Qu'il s'agisse de votre propre parcours ou de celui de vos collègues et amis qui exercent une profession similaire, dans quelle mesure est-il important d'avoir un diplôme spécifique pour pouvoir travailler dans votre secteur/profession?
Je ne pense pas qu’il y ait un seul diplôme obligatoire, car je ne pense pas qu’un seul diplôme vous donne à la fois l’étendue et la profondeur des connaissances ou de l’expérience dont vous avez besoin. Je pense qu’une formation diversifiée est la plus pertinente, car si vous n’étudiez que la finance, vous passez à côté de l’aspect durabilité, et si vous étudiez un diplôme en durabilité, vous passez à côté de l’aspect commercial et de l’aspect financier. Si les progrès en matière de durabilité ont été si longs dans les entreprises, c’est en partie parce que les personnes occupant ces différentes fonctions ont parlé des langues différentes. En fait, ils ne se parlaient pas du tout. Pour en revenir à la notion de changement de paradigme, l’idée d’intégrer ces concepts de durabilité dans toutes les autres disciplines est la meilleure voie à suivre. La durabilité n’est pas une expertise à part entière, car elle est un agglomérat de multiples questions très différentes. Un expert en gestion des ressources humaines ne sera pas un expert en consommation d’eau, en déversements de produits chimiques toxiques dans l’environnement ou en politiques de lutte contre la corruption. Il est donc très difficile d’avoir un expert en durabilité pour toutes ces questions. La durabilité est un grand destructeur de silos, car il faut s’appuyer sur de multiples expertises différentes pour aborder les questions de manière holistique.
Quelles sont les caractéristiques personnelles que vous appréciez chez une personne avec laquelle vous passez un entretien ou avec laquelle vous travaillez?
Lorsque j’examine les caractéristiques personnelles d’une personne avec laquelle j’ai un entretien ou avec laquelle je travaille, je recherche l’honnêteté, l’intégrité et les valeurs humaines comme la gentillesse, la générosité et la collaboration.

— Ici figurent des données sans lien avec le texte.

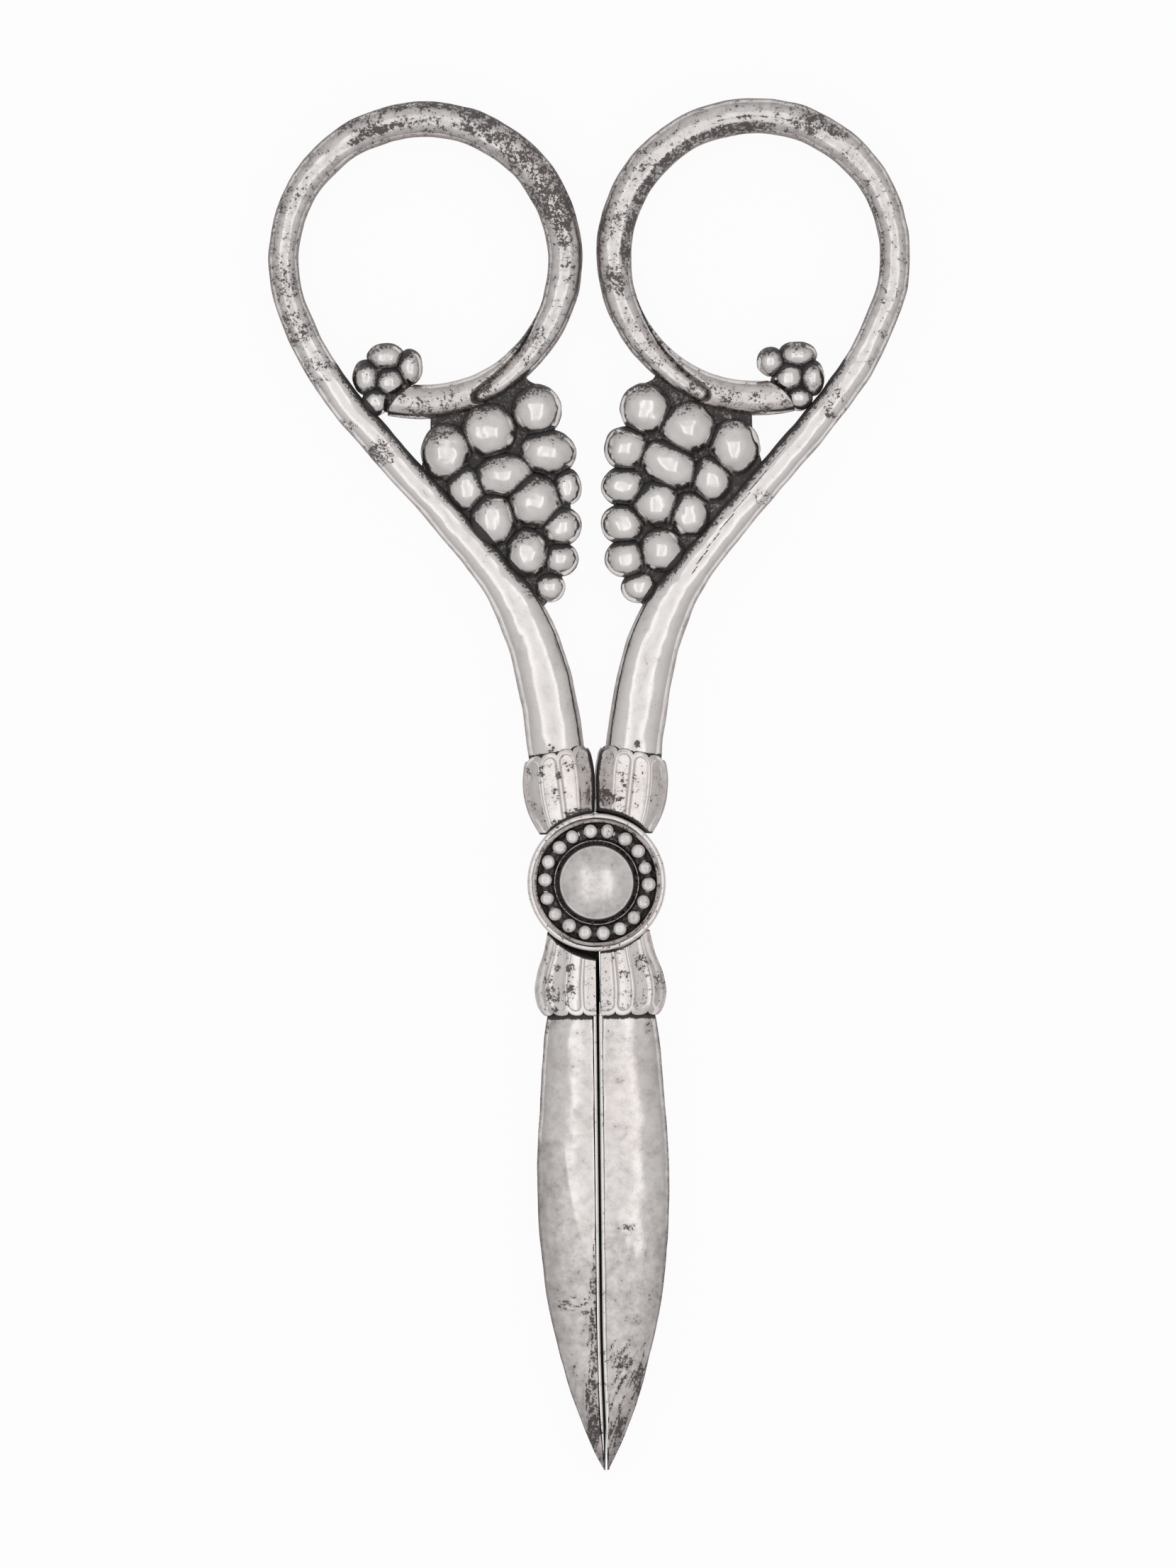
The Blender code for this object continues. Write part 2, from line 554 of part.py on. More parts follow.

Sachant ce que vous savez maintenant, auriez-vous fait quelque chose de différent en ce qui concerne votre carrière? Si non, pourquoi et quel est votre meilleur conseil de vie ou de carrière pour les jeunes?

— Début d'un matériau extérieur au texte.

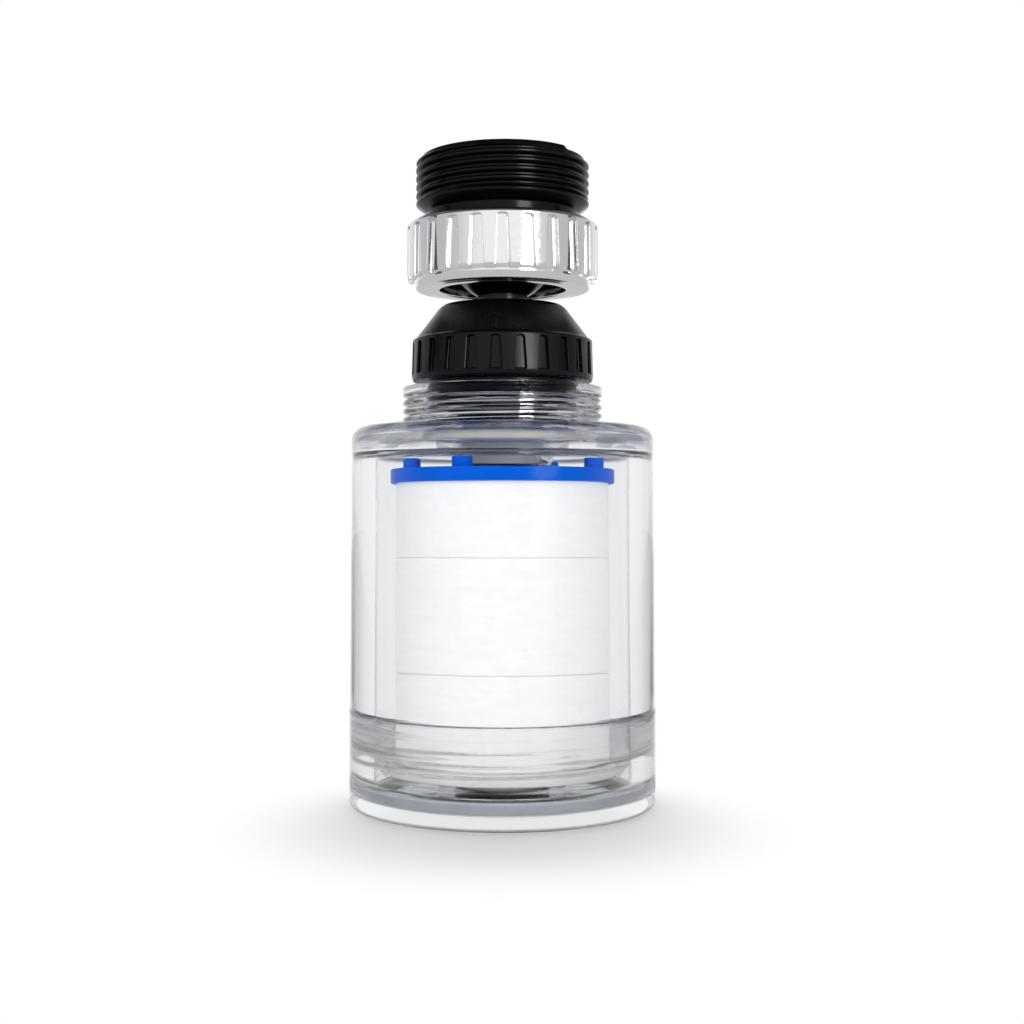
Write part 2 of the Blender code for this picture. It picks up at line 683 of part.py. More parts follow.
def build_inlet_adapter(parts):
    """Black adapter: threaded head for the tap, neck, and a spigot that cups the ball from above."""
    thread_high = adapter_top - ADAPTER_LEAD
    root_r = ADAPTER_THREAD_R - ADAPTER_THREAD_DEPTH
    groove_angle = math.degrees(math.asin((seal_groove_low - ball_z) / cup_r))
    profile = [(ADAPTER_RIM_R, adapter_top)]
    profile += thread_rings(ADAPTER_THREAD_R, root_r, thread_high, adapter_thread_foot, ADAPTER_TURNS)
    profile += [
        (ADAPTER_THREAD_R, adapter_thread_foot - EDGE),
        (ADAPTER_NECK_R, adapter_flange_foot),
        (ADAPTER_NECK_R, adapter_spigot_top),
        (adapter_spigot_r, adapter_spigot_top - EDGE),
        (adapter_spigot_r, adapter_foot),
        (cup_r, adapter_foot),
    ]
    profile += arc(0.0, ball_z, cup_r, 0, groove_angle, 3)
    profile += [
        (seal_groove_r, seal_groove_low),
        (seal_groove_r, seal_groove_high),
        (ADAPTER_PASSAGE_R, seal_groove_high),
        (ADAPTER_PASSAGE_R, adapter_floor),
        (ADAPTER_SOCKET_R, adapter_floor),
        (ADAPTER_SOCKET_R, adapter_top - EDGE),
        (ADAPTER_SOCKET_R + EDGE, adapter_top),
    ]
    return turned("inlet_adapter", profile, MIDDLE_STEPS, parts, black_plastic("inlet_adapter_black"))


def build_inlet_screen(parts, tools):
    """Steel strainer disc on the floor of the adapter's socket."""
    high = screen_foot + SCREEN_THICKNESS
    profile = [(0.0, high), (screen_r, high), (screen_r, screen_foot), (0.0, screen_foot)]
    finish = new_finish("inlet_screen_steel", (0.55, 0.55, 0.56), 0.3, metallic=1.0)
    screen = turned("inlet_screen", profile, NARROW_STEPS, parts, finish)
    bm = bmesh.new()
    for column in range(-SCREEN_RINGS, SCREEN_RINGS + 1):
        for row in range(-SCREEN_RINGS, SCREEN_RINGS + 1):
            if abs(column + row) > SCREEN_RINGS:
                continue
            across = SCREEN_PITCH * (column + row / 2)
            along = SCREEN_PITCH * row * math.sqrt(3) / 2
            bmesh.ops.create_cone(
                bm,
                cap_ends=True,
                segments=SMALL_ROUND_STEPS,
                radius1=SCREEN_HOLE_R,
                radius2=SCREEN_HOLE_R,
                depth=SCREEN_THICKNESS + 2 * CUT_MARGIN,
                matrix=Matrix.Translation((across, along, (screen_foot + high) / 2)),
            )
    boolean(screen, tool_object("screen_holes", bm, tools), "DIFFERENCE")
    return screen


def build_inlet_washer(parts):
    """Rubber washer that seals against the tap, on top of the screen."""
    high = inlet_washer_foot + INLET_WASHER_THICKNESS
    ring = plain_ring(INLET_WASHER_HOLE_R, screen_r, inlet_washer_foot, high)
    return turned("inlet_washer", ring, MIDDLE_STEPS, parts, rubber("inlet_washer_rubber", (0.03, 0.03, 0.03)))


def hang_on_pivot(pieces, parts):
    """Parent the swivel head to an empty at the ball's centre, which its tilt turns about."""
    pivot = bpy.data.objects.new("swivel_pivot", None)
    pivot.location.z = ball_z
    pivot.empty_display_size = BALL_R
    parts.objects.link(pivot)
    for piece in pieces:
        piece.parent = pivot
        piece.location.z -= ball_z


def build_filter():
    """Build every piece of the filter."""
    clear_scene()
    parts = new_collection("faucet_mount_water_filter")
    tools = new_collection("cutters")
    build_base_cap(parts)
    build_base_seal(parts)
    build_housing(parts)
    build_neck_washer(parts)
    build_cartridge_bottom_cap(parts)
    build_outlet_seal(parts)
    build_core_tube(parts, tools)
    build_cotton(parts)
    build_cartridge_top_cap(parts, tools)
    build_coupling_collar(parts, tools)
    build_stem_seal(parts)
    build_ball_stem(parts)
    head = [
        build_ball_seat(parts),
        build_ball_seal(parts),
        build_swivel_nut(parts, tools),
        build_inlet_adapter(parts),
        build_inlet_screen(parts, tools),
        build_inlet_washer(parts),
    ]
    hang_on_pivot(head, parts)


build_filter()
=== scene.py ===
# %% [markdown]
# # A clear tap filter, dressed for its photograph
#
# The filter stands on its base cap: a clear housing round a cotton cartridge, a black coupling
# collar, a bright swivel nut and a black threaded adapter on top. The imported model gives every
# piece its place, and this lesson gives each one a fine shape and a finish. Only the hidden core
# tube keeps its plain shape.

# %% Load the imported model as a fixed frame
import json
import math

import bmesh
import bpy
import numpy as np
from mathutils import Matrix, Vector, noise


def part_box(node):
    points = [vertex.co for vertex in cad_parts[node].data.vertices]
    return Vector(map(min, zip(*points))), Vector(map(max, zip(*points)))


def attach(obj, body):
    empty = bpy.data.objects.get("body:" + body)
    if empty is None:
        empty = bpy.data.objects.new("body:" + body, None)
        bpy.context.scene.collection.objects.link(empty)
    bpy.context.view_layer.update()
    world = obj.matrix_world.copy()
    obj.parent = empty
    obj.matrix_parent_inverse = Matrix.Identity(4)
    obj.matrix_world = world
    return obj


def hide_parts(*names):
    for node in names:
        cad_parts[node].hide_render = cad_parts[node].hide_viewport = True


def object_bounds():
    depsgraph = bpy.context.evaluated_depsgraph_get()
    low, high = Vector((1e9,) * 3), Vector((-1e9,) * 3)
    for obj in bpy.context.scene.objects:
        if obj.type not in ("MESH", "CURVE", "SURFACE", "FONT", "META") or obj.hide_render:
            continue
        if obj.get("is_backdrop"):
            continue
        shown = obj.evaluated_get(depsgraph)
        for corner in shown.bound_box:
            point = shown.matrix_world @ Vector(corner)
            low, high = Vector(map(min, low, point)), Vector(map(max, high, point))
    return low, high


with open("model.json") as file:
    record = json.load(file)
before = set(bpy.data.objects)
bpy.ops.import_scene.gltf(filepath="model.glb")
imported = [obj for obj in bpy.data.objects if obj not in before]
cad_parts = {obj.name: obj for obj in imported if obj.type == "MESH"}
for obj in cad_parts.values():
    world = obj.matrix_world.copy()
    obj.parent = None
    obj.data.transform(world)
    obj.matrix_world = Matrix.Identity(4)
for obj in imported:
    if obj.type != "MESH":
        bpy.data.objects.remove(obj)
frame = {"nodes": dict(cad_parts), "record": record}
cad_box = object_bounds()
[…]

Je ne changerais rien parce que je pense que les carrières sont des voyages longs et sinueux, et que tout ce que vous faites, et chaque expérience que vous avez, est pertinent et vous apporte quelque chose. Vous ne savez peut-être pas tout de suite de quoi il s’agit, mais vous le saurez un jour lorsque vous devrez faire quelque chose de similaire et que vous pourrez tirer parti de vos expériences antérieures. Je ne pense pas non plus qu’il y ait de mauvaise expérience ou qu’il y ait quelque chose d’essentiel. Il n’y a rien que vous devez avoir pour réussir dans ce domaine, si ce n’est avoir la tête sur les épaules. Bien sûr, il faut avoir des capacités d’analyse et de communication, car il faut transmettre beaucoup d’informations aux autres. Ce n’est pas quelque chose qui reste dans votre cerveau ou votre ordinateur. Il faut aussi une certaine maturité pour comprendre notre rôle en tant qu’êtres humains et la relation que nous entretenons avec la nature. Il faut comprendre à quel point nous et nos vies sont fragiles sur cette planète. En outre, il faut de la maturité pour assumer la responsabilité de ces choses. Il faut aussi une attitude positive et un sentiment d’espoir, car il n’y a pas d’alternative et la seule option qui n’est pas sur la table est de ne rien faire, car cela ne fera qu’empirer les choses. Il est important de réaliser que nous ne pouvons pas le faire seuls. C’est tout le monde ou personne. Il faut que nous soyons tous ensemble, que nous fassions la même chose, sinon personne n’en profitera. Nous devons regarder au-delà de notre propre horizon, car nous faisons des choses pour les autres générations, pas seulement pour la nôtre.
Pour ce qui est des conseils en matière de carrière, il est très important d’avoir une solide éthique du travail, d’avoir la tête sur les épaules et de savoir garder l’esprit d’apprentissage. En tant qu’employeur, ce qui est le plus utile, c’est une personne capable de se débrouiller et d’établir des liens lorsque vous lui montrez des choses. Lorsque les gens cherchent à embaucher des personnes qui sortent de l’université, ils n’attendent pas nécessairement de l’expérience, en soi. Ce qu’ils attendent, c’est que s’ils vous forment, vous soyez capable de le faire, puis d’aller plus loin en intériorisant ce que vous apprenez et en commençant à établir les liens nécessaires pour pouvoir ensuite faire des suggestions qui apportent une nouvelle dimension et une valeur ajoutée à l’entreprise. C’est une compétence qui ne dépend pas d’un certain diplôme scolaire. Plus vous démontrez cette compétence, plus vous aurez de responsabilités et d’autonomie, ce qui vous permettra de contribuer davantage. C’est précieux. En outre, vous devez être suffisamment humble pour faire le meilleur travail possible sur une tâche, quelle qu’elle soit et si vous pensez qu’elle est importante. La façon dont vous faites les choses est importante et vous permet d’apprendre davantage en cours de route.